Alaska has always fascinated me in a morbid frozen sort of way. My desire to visit is tempered by the fact that I’m secretly afraid of getting stranded there. Don’t laugh – it’s possible! Could I do a day trip to Alaska from Texas?
First thing about this vast area that come to mind for me is the price tag. Men accuse women of shopping too much. Well I take umbrage. What if William H. Seward (the guy who negotiated the purchase of Alaska) had been a woman? Can you imagine Madame Seward arriving home one evening with an enormous shopping bag? Husband peers over the top of newspaper and groans, “what did you buy now?” Well she would have to fess up. After all you can’t hide Alaska in the trunk of your car and sneak it into the house the next time he leaves the house. “Well dear, it was on sale, only 7,200,000 million dollars.” I think there is an unspoken dollar amount at which something ceases to be extravagant or even “are you nuts?”, and is therefore renamed “investment.” However, it took 20 years for us to collectively figure out that Alaska was an investment. Can you imagine how many times a couple could argue about that over the span of 20 years?

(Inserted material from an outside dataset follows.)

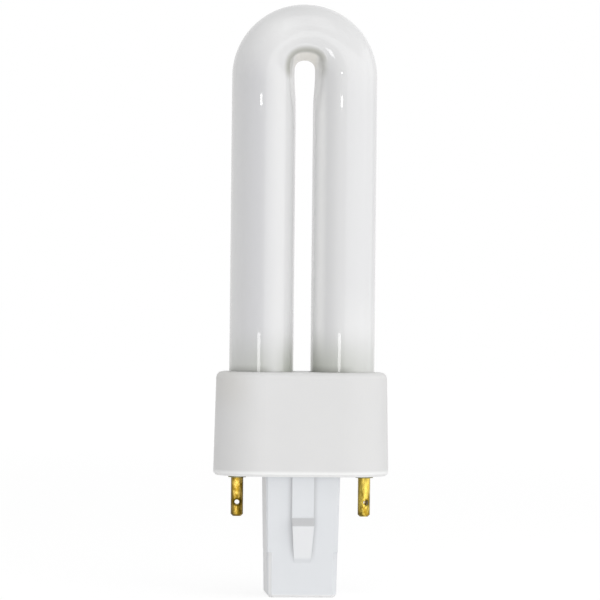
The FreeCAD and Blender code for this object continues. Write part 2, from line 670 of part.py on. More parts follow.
# the capacitor's right lead goes up to its sleeve, and the left one crosses in front of the rest
def makeCapacitorLeads():
    top = "(0 - size.capacitorTop)"
    leads = []
    for side, sign in sides:
        ownY = f"{sign} * size.capacitorSpread"
        slotY = f"{sign} * size.pairOffset"
        leads.append(makeLead(f"capacitor_lead_{side}", "size.thinLeadRadius", [
            (innerLeadX, ownY, top),
            (innerLeadX, ownY, f"{top} + size.leadRise"),
            (f"{sign} * {innerLeadX}", slotY, "size.spliceFoot - size.leadStraight"),
            (f"{sign} * {innerLeadX}", slotY, f"{spliceMiddle} - size.spliceFit"),
        ]))
    return leads


def makeAll():
    pieces = [makeTube(), makeBaseShell(), makeCap(), makeStarter(), makeCapacitor()]
    for side, sign in sides:
        pieces.append(makePin(side, sign))
        pieces.append(makeCement(side, sign))
        pieces.append(makeSplice(side, sign))
        pieces.extend(makeTubeLeads(side, sign))
    pieces.extend(makeStarterLeads())
    pieces.extend(makeCapacitorLeads())
    return pieces


def checkAll(pieces):
    doc.recompute()
    for item in doc.Objects:
        if "Invalid" in item.State or "Error" in item.State:
            raise RuntimeError(f"{item.Name} is {item.State}")
    for piece in pieces:
        shape = piece.Shape
        if shape.isNull() or not shape.isValid() or len(shape.Solids) != 1:
            raise RuntimeError(f"{piece.Label} has no single valid solid")


pieces = makeAll()
checkAll(pieces)
os.makedirs("parts", exist_ok=True)
for piece in pieces:
    piece.Shape.exportStep(f"parts/{piece.Label}.step")
    print(piece.Label, round(piece.Shape.Volume, 2))
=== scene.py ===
import bpy
import math
import numpy as np
from mathutils import Matrix, Vector


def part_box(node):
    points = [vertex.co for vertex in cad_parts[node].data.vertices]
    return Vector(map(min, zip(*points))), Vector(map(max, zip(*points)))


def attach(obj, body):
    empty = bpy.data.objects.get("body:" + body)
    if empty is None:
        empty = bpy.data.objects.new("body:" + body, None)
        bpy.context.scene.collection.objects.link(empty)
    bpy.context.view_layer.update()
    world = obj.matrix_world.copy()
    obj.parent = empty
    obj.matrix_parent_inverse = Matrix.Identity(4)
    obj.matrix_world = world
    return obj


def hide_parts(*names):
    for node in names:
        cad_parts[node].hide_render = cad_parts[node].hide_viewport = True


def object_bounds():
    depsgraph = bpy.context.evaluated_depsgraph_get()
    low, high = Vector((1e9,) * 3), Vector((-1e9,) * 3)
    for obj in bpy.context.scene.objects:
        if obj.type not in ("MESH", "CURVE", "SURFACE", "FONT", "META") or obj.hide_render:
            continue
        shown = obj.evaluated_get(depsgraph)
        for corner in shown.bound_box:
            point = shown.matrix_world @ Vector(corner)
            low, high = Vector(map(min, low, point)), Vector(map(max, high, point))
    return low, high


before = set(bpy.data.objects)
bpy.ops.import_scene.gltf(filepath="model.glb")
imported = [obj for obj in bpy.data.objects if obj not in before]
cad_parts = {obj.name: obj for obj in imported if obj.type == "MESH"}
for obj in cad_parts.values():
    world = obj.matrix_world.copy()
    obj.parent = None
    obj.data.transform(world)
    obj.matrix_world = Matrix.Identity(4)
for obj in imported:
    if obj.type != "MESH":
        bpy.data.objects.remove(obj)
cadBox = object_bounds()
print("frame loaded:", sorted(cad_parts))
millimetre = 0.001


# Blender works in metres, and most lengths here are written in millimetres
def millimetres(*lengths):
    return tuple(length * millimetre for length in lengths)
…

Wife: What the hell is that $250 monstrosity collecting dust on the coffee table?”
Husband: It’s an air purifier.
Wife: Get real, no amount of machine is going to make up for that fact that there are enough paperback books collecting dust in the bedroom to start a bonfire that would be visible from the moon.
Husband: Well…You bought Alaska!
Can’t top that trump card.
Alaska is humongous, twice the size of Texas. This is disturbing because it conflicts with my belief that since everything is bigger in Texas this means that Alaska can not be bigger than Texas. I know this does not make sense, but this is my fantasy, so don’t inflict a mathematical logic in this. What kind of shoes would you need to live there? Fur lined boots that came up to about the neck would be my first guess. Needing shoes leads to shopping again.. What would one buy in an Alaska you may ask? Well everyone knows that it is just chock full of valuable resources; gold, oil, natural gas, home-brew and souvenirs, and …snow, lots of it.
If you believe anything you see on TV, those Alaskan State troopers are something else. Maybe it’s the uniform. Or the fact that they can fly planes while searching for a moose and not run into anything, chase people on snowmobiles, walk on snow shoes, chop wood, and chase a bad guy through a blizzard at 90 miles an hour, while talking on the radio as calmly as it they were strolling through the park. That kind of stuff impresses me. When they do a road show and come down to Texas I’m all up in that.
Not to put down our own Texas State Troopers, the guys here can definitely hold their own and wear cool hats. Every once in while I see one of those cutie pies on the side of the highway and think maybe I’ll exceed the speed limit by 2 MPH and see what happens. But, I know what would really happen. I would have a heart attack, because I haven’t been pulled over in 20 years. And that was only for a burned out tail light. My husband would have a stroke and immediately start crabbing about how our insurance is going to go through the roof. The worse part is I would NEVER hear the end of it. His family of origin is like that. You don’t make mistakes. It just is not done, period, end of story. And when it happens we don’t talk about except for when the person who made the mistake is not present. They have a saying “well that’s goin’ down in the book” and I used to think they were joking. I’ve never seen the book but I know in my heart it exists somewhere.
That settles it. Until the space or travel industry invents a transporter and can prove that Alaska has backup generator on the other side, I’m staying here in Texas.